If you are willing to trade a bit of convenience for less waste, shifting to a small drip maker, pour-over cone, or French press can lower packaging footprint further. Pair that with better portion control, so you brew the amount you actually drink, and you address both plastic and wasted coffee.
Budget matters too. Pods often cost more per cup than ground coffee from a bag, even before you factor in any special mail-back programs. Over months and years, switching to beans and a simple brewer can free up cash while trimming waste.
Bottom Line On K-Cups And The Planet
So when someone asks, are k-cups environmentally friendly?, the honest answer is no, not by default. Single-use plastic pods turn a few grams of coffee into a complex little package that is hard to recycle and easy to toss in general trash.

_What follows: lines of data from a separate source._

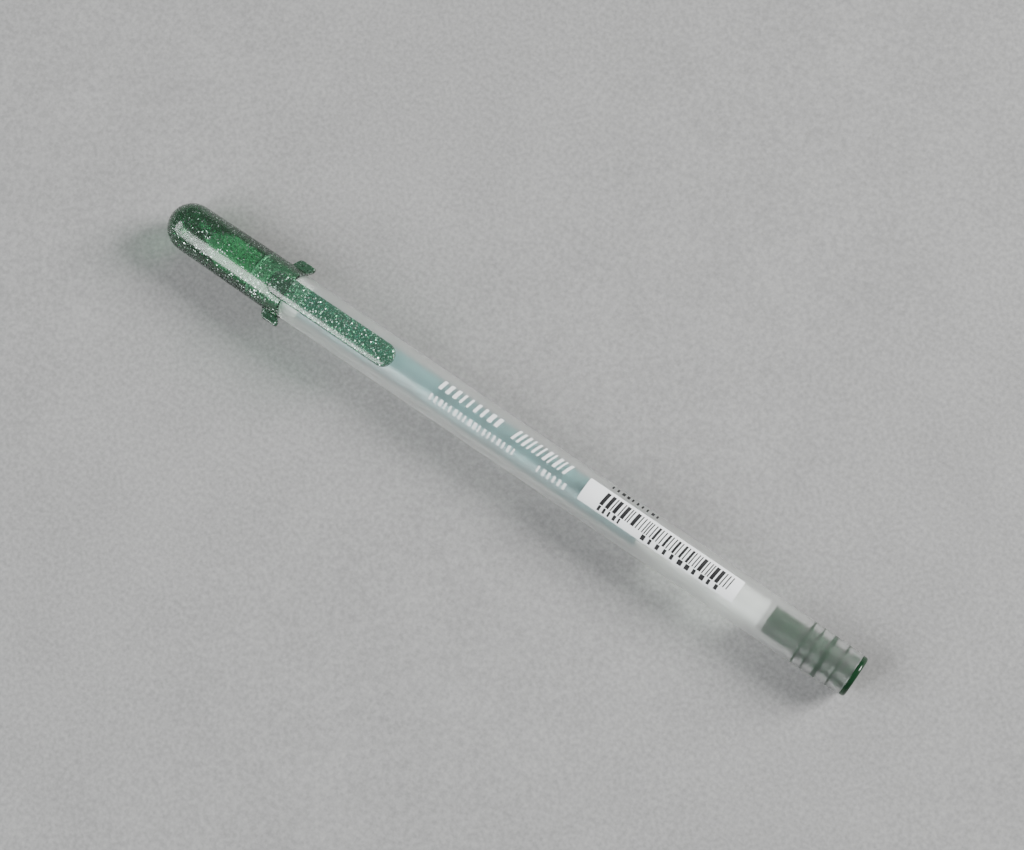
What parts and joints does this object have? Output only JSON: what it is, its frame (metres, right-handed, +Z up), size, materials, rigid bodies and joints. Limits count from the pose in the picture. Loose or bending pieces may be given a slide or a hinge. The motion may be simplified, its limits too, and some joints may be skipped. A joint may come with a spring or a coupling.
{
  "type": "gel pen",
  "caption": "Capped gel pen with a translucent barrel, visible ink tube, glittery clip cap with anti-roll ears and a tail plug; writes with a rolling ball.",
  "frame": {"origin": "under the middle of the capped pen, on the surface that the cap's rim rests on", "axes": "+X along the pen from the cap's dome to the tail plug, +Z up through the pocket clip, +Y towards one of the two ears"},
  "size_m": [0.149, 0.0128, 0.0111],
  "materials": {
    "barrel_plastic": "frosted translucent polypropylene",
    "nose_plastic": "milky translucent plastic",
    "point_metal": "turned nickel silver",
    "ball_metal": "polished hard metal",
    "tube_plastic": "clear soft plastic",
    "ink": "dark green gel",
    "follower_gel": "clear grease",
    "plug_plastic": "glossy dark green",
    "cap_plastic": "translucent dark green with fine glitter",
    "label_film": "thin white film with printed bars"
  },
  "bodies": {
    "pen_barrel": {"barrel": "barrel_plastic", "label": "label_film"},
    "refill": {"nose_cone": "nose_plastic", "metal_point": "point_metal", "ink_tube": "tube_plastic", "gel_ink": "ink"},
    "ball": {"writing_ball": "ball_metal"},
    "follower": {"ink_follower": "follower_gel"},
    "cap": {"cap_shell": "cap_plastic"},
    "clip_arm": {"pocket_clip": "cap_plastic"},
    "plug": {"end_plug": "plug_plastic"}
  },
  "joints": [
    {"name": "refill_pull", "type": "slide", "parent": "pen_barrel", "child": "refill", "axis": [-1, 0, 0], "range_m": [0, 0.111]},
    {"name": "cap_pull", "type": "slide", "parent": "refill", "child": "cap", "axis": [-1, 0, 0], "range_m": [0, 0.03]},
    {"name": "clip_flex", "type": "hinge", "parent": "cap", "child": "clip_arm", "pos_m": [-0.0465, 0, 0.0105], "axis": [0, -1, 0], "range_deg": [0, 5], "stiffness_Nm_per_rad": 1},
    {"name": "ball_roll", "type": "hinge", "parent": "refill", "child": "ball", "pos_m": [-0.0673, 0, 0.00486], "axis": [0, 1, 0], "continuous": true},
    {"name": "ink_use", "type": "slide", "parent": "refill", "child": "follower", "axis": [-1, 0, 0], "range_m": [0, 0.08], "deforming": ["gel_ink"]},
    {"name": "plug_pull", "type": "slide", "parent": "pen_barrel", "child": "plug", "axis": [1, 0, 0], "range_m": [0, 0.02]}
  ]
}
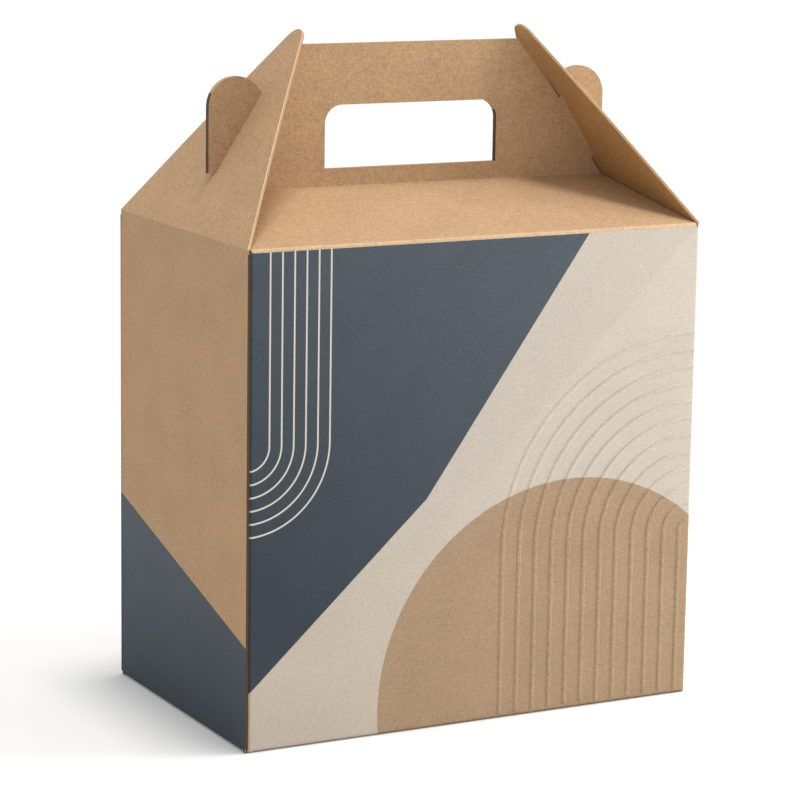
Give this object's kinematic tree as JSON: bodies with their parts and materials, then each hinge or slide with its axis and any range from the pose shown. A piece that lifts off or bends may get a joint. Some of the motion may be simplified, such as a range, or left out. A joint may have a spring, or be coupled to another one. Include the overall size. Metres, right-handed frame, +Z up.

That said, your choices still matter. Preparing recyclable pods correctly, choosing compostable options where proper facilities exist, moving to reusable pods, and brewing only what you drink all help reduce harm. For many households, the most balanced long-term move is keeping a simple brewer on hand and treating pods as an occasional backup rather than the main way to make coffee every day.
Convenience does not have to disappear. With a bit of planning and a few new habits, you can keep your caffeine ritual while sending far less plastic and wasted coffee into the bin.